Skip to content

Benchmark Engine

The Benchmark Engine provides a reproducible evaluation framework for SYNAPSEED's semantic understanding. It measures how effectively the system can answer questions about code, using standard information retrieval and generation metrics.

Methodology

Benchmarks run against Question Suites (JSONL files).

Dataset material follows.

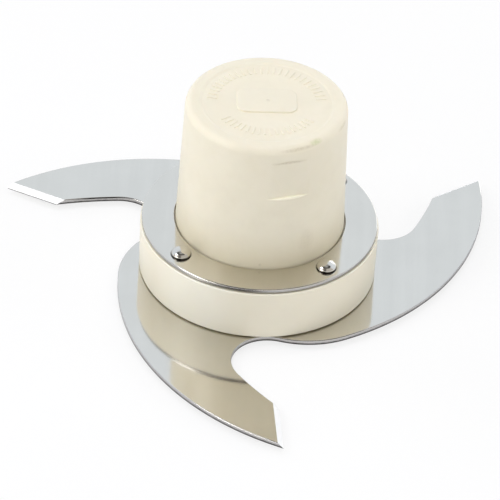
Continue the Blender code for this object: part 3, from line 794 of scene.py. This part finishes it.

Each suite contains a set of questions with "ground truth" answers (facts requiring retrieval).

The engine calculates:

  • F1 Score: Harmonic mean of precision and recall on key facts.
  • SCR (Semantic Compression Ratio): Efficiency metric — knowledge density per token.
  • SID (Semantic Information Density): Information density of the response.
  • Hallucination Rate: Frequency of citing non-existent files or symbols.

Running Benchmarks

MCP Tool: run_benchmark

Execute a benchmark suite.

bash
synapseed run_benchmark --suite_path suites/grounding_v1.jsonl

Creating Suites

A suite file is a JSONL (JSON Lines) file where each line is a test case:

json
{
  "id": "q1",
  "question": "How does authentication work?",
  "difficulty": "Medium",
  "ground_truth": [
    "Uses JWT tokens",
    "Validated in AuthService middleware",
    "Tokens expire after 1 hour"
  ]
}

The system will answer the question using the ask tool and compare the generated response against the ground_truth facts.

Released under the Apache License 2.0.